“…in the days of Noah, during the construction of the ark,… eight persons, were brought safely through the water. Corresponding to that, baptism now saves you – not the removal of dirt from the flesh, but an appeal to God for a good conscience – through the resurrection of Jesus Christ,”
There are two sacraments in the Reformed Church tradition: Baptism and Communion. A sacrament may be defined as an outward display of an inward truth. Baptism itself saves no one. However, a person who has truly encountered the risen Christ enters the waters of baptism or partakes in the Lord’s Supper as an outward and public demonstration of their inward faith. Jesus is alive and that makes all the difference!

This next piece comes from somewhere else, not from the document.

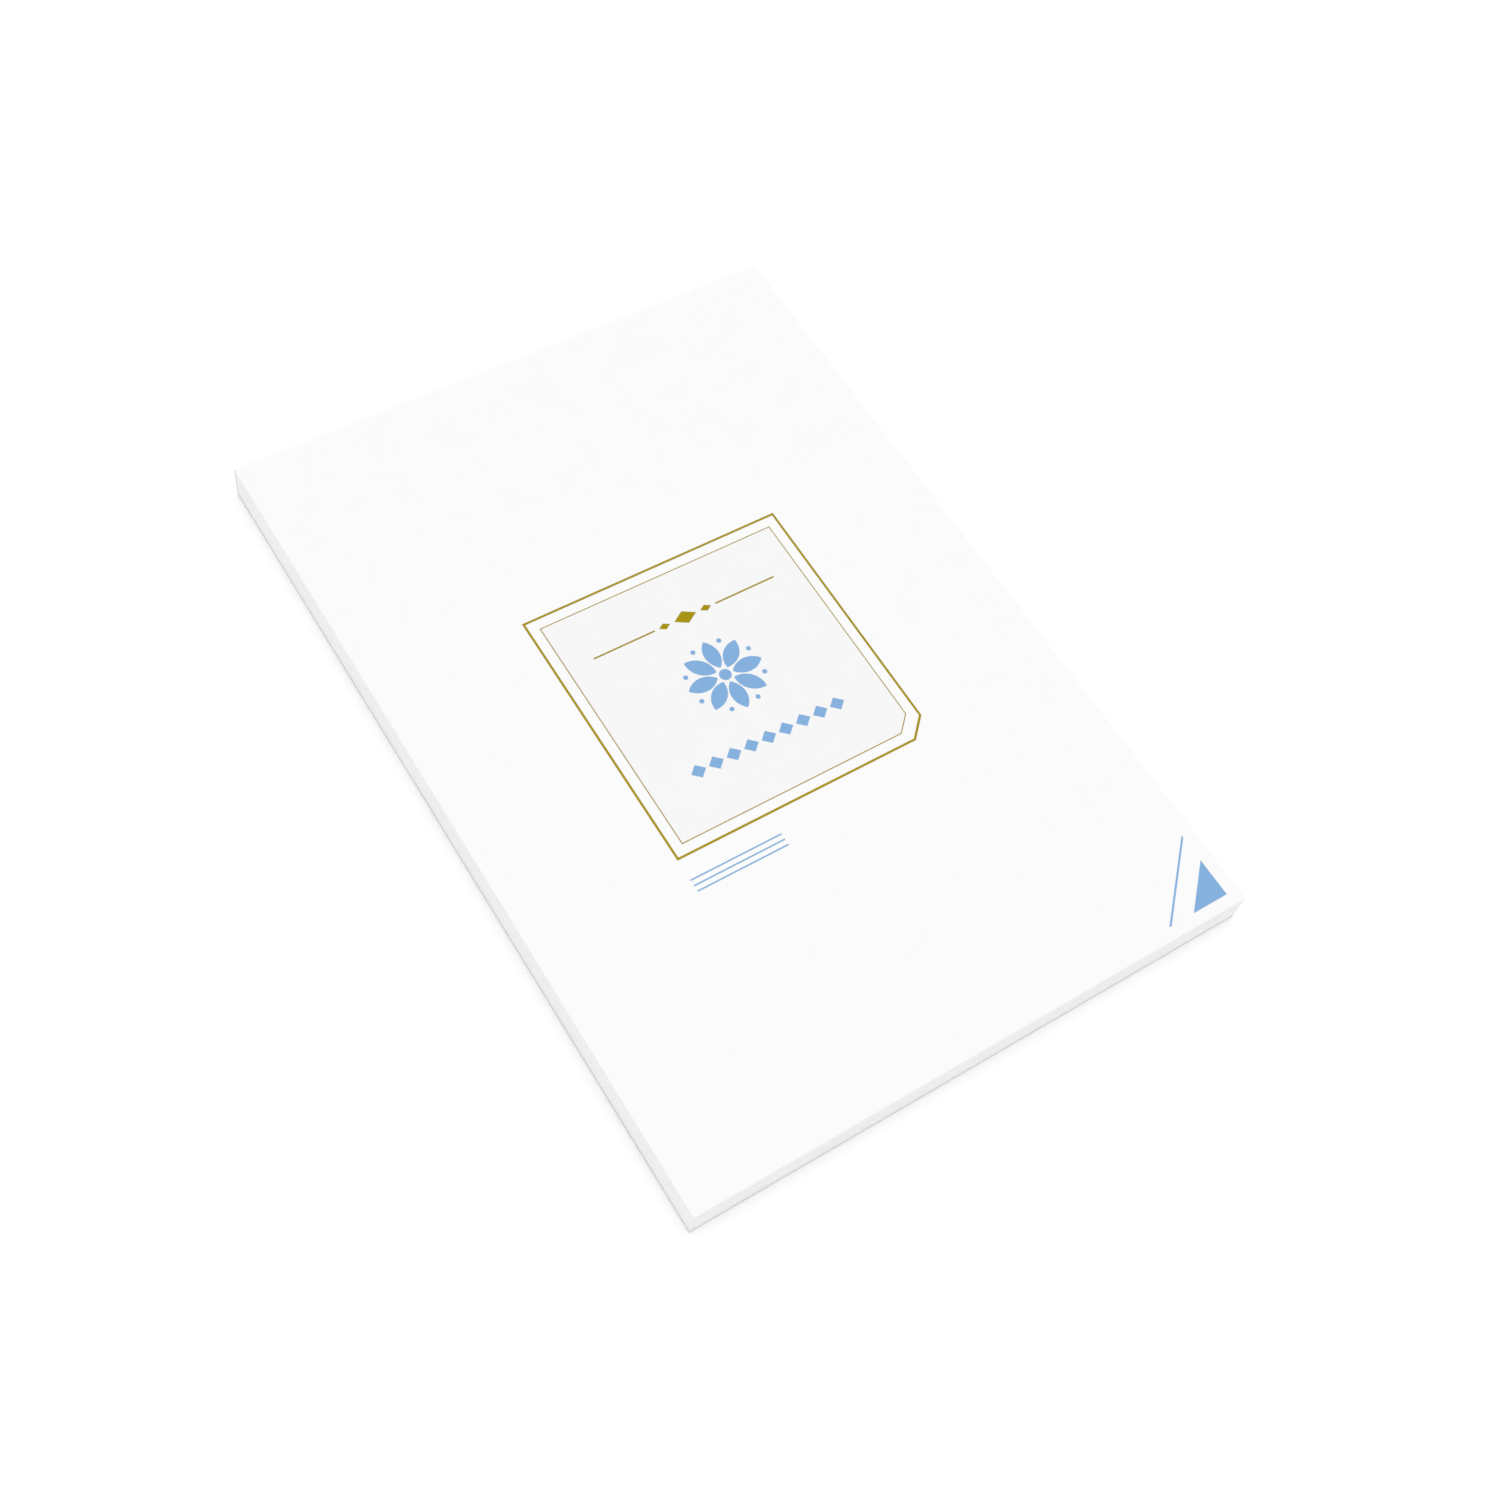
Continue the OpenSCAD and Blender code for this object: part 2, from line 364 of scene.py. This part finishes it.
# The sheets' patterns in millimetres, and their tones and roughness
PAGE_CLOUD = Pattern(6.0, detail=2.0)
PAPER_PULP = Pattern(0.35, detail=5.0, roughness=0.65, stretch=(1.0, 0.5, 1.0))
KNIFE_DRAG = Pattern(0.09, stretch=(1.0, 1.0, 0.12))
PAGE_TONE = (0.988, 1.006)
SHEET_EDGE_TONE = (0.965, 1.015)
KNIFE_DRAG_TONE = (0.97, 1.02)
PAPER_ROUGHNESS = (0.74, 0.86)
PULP_DEPTH = 0.008 * MM
PAPER_IOR = 1.4


def sheet_finish(sheets):
    """Smooth writing paper; on the trimmed edges each sheet has its own slight tone, over an edge
    colour that is the paper's own colour painted paler than the pages to offset the shade between
    the sheets.
    """
    finish = Finish("writing paper")
    pitch = (BLOCK_HIGH[2] - BLOCK_LOW[2]) / sheets.count
    above_board = finish.math("SUBTRACT", finish.split("Object")["Z"], BLOCK_LOW[2])
    number = finish.math("FLOOR", finish.math("DIVIDE", above_board, pitch))
    tone = finish.node("ShaderNodeTexWhiteNoise", {"W": number}, noise_dimensions="1D")
    cloud = finish.noise(PAGE_CLOUD)
    pulp = finish.noise(PAPER_PULP)
    drag = finish.noise(KNIFE_DRAG)
    page = finish.shade(sheets.paper, finish.span(cloud, PAGE_TONE))
    edge_tone = finish.span(tone.outputs["Value"], SHEET_EDGE_TONE, over=(0.0, 1.0))
    # The edge colour carries painted light: paler than the pages' paper, to offset the shade in the
    # gaps between the sheets
    edge = finish.shade(sheets.paper_edge_painted_paler, edge_tone)
    edge = finish.shade(edge, finish.span(drag, KNIFE_DRAG_TONE))
    whole = finish.mix(flat_piece_edges(finish), page, edge)
    rough = finish.span(pulp, PAPER_ROUGHNESS)
    return finish.principled(whole, rough, finish.bump(pulp, PULP_DEPTH), IOR=PAPER_IOR)


# The ruling's pattern in millimetres, how much paper its gaps show, and its roughness
RULING_GAPS = Pattern(0.16, detail=4.0, roughness=0.7)
RULING_GAPS_START = (0.5, 0.75)
PAPER_IN_GAPS = (0.0, 0.35)
RULING_ROUGHNESS = (0.6, 0.75)
RULING_DEPTH = 0.004 * MM
INK_IOR = 1.45


def ruling_finish(sheets):
    """Thin offset print that lets some paper show through."""
    finish = Finish("ruling ink")
    gaps = finish.noise(RULING_GAPS)
    worn = finish.span(gaps, PAPER_IN_GAPS, over=RULING_GAPS_START)
    whole = finish.mix(worn, sheets.ruling, sheets.paper)
    rough = finish.span(gaps, RULING_ROUGHNESS)
    return finish.principled(whole, rough, finish.bump(gaps, RULING_DEPTH), IOR=INK_IOR)


# The foil's grain against the print's grain size, its drift in millimetres, and its look
FOIL_GRAIN = Pattern(1.0, detail=4.0, roughness=0.65)
FOIL_DRIFT = Pattern(9.0, detail=1.0)
FOIL_GRAIN_TONE = (0.94, 1.05)
FOIL_DRIFT_TONE = (0.97, 1.03)
FOIL_ROUGHNESS = (0.34, 0.46)
FOIL_METALLIC = 0.9
FOIL_IOR = 1.5


def gold_finish(print_look, card):
    """Matt gold foil stamped on the card, with the card's tooth under it."""
    finish = Finish("gold foil")
    grain = finish.noise(FOIL_GRAIN, print_look.grain_size)
    drift = finish.noise(FOIL_DRIFT)
    whole = finish.shade(print_look.gold, finish.span(grain, FOIL_GRAIN_TONE))
    whole = finish.shade(whole, finish.span(drift, FOIL_DRIFT_TONE))
    rough = finish.span(grain, FOIL_ROUGHNESS)
    return finish.principled(
        whole, rough, card_tooth(finish, card), Metallic=FOIL_METALLIC, IOR=FOIL_IOR,
    )


# The inks' specks against the print's grain size, their cloud in millimetres, and their look
INK_SPECKS = Pattern(1.0, detail=4.0, roughness=0.7)
INK_CLOUD = Pattern(7.0, detail=2.0)
BLUE_SPECK_TONE = (0.975, 1.025)
TINT_SPECK_TONE = (0.995, 1.005)
INK_CLOUD_TONE = (0.995, 1.005)
INK_ROUGHNESS = (0.42, 0.54)


def ink_finish(name, ink, speck_tone, card, print_look):
    """Offset ink on coated card: even colour with fine specks, and the card's tooth."""
    finish = Finish(name)
    specks = finish.noise(INK_SPECKS, print_look.grain_size)
    cloud = finish.noise(INK_CLOUD)
    whole = finish.shade(ink, finish.span(specks, speck_tone))
    whole = finish.shade(whole, finish.span(cloud, INK_CLOUD_TONE))
    rough = finish.span(specks, INK_ROUGHNESS)
    return finish.principled(whole, rough, card_tooth(finish, card), IOR=INK_IOR)


# The board's patterns, against the width of its fibres, and its tones and roughness
BOARD_MAT = Pattern(1.6, detail=6.0, roughness=0.7)
BOARD_THREADS = Pattern(1.0, detail=2.0, stretch=(1.0, 0.16, 1.0))
BOARD_CROSS_THREADS = Pattern(1.0, detail=2.0, stretch=(0.16, 1.0, 1.0))
BOARD_LAYERS = Pattern(0.8, detail=3.0, stretch=(0.08, 0.08, 1.6))
BOARD_CLOUD = Pattern(60.0, detail=3.0)
BOARD_MAT_TONE = (0.95, 1.05)
BOARD_CLOUD_TONE = (0.97, 1.03)
BOARD_LAYER_TONE = (0.88, 1.08)
FLECK_SHARE = (0.0, 0.6)
DARK_FLECK_START = (0.68, 0.78)
PALE_FLECK_START = (0.66, 0.76)
BOARD_ROUGHNESS = (0.82, 0.93)
BOARD_DEPTH = 0.02 * MM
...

Because He is alive my participation in the sacraments transcends mere ritualism. I do not ‘(robotically) go through the (rote) motions (of meaningless tradition)’. I am proclaiming before ‘God and all these witnesses’ my belief in a Savior who lives!
Roman Catholic theology includes seven sacraments: Baptism, Communion (Eucharist), Reconciliation (Penance, Confession), Confirmation, Marriage, Holy Orders (Ordination for the Priesthood), and Anointing of the Sick (Last Rites, Extreme Unction). Is it possible to take sacramental theology even a step beyond the Catholics? Could any faith-inspired action be considered a sacrament?
Clearly, it is not the sacramental act that saves you. That “baptism now saves you” means so much more than the outward “removal of dirt”. A sacrament does not carry magical powers to create inward change. It has meaning only because of the operative power of God’s grace through the sacrament. Getting baptized, saying confession, being married in the church, becoming a celibate priest, or any good deed at all… none of that guarantees a home for me in heaven. Only the death and resurrection of Jesus makes eternal salvation and Christ-like behavior possible for me. When I walk into the waters of baptism (as I did about forty years ago) or take the communion bread and cup (as I do weekly), I receive an impartation of the grace of God to do the work of God through faith in the Son of God.
“For by grace you have been saved through faith; and that not of yourselves,
it is the gift of God; not as a result of works, that no one should boast.”
Ephesians 2.8-9 NASB
While I do not plan to partake of an ‘official’ sacrament today, I hope to exhibit outwardly the truth of Christ in me. When I look back on this day sixteen hours from now, I will want to know I lived it sacramentally.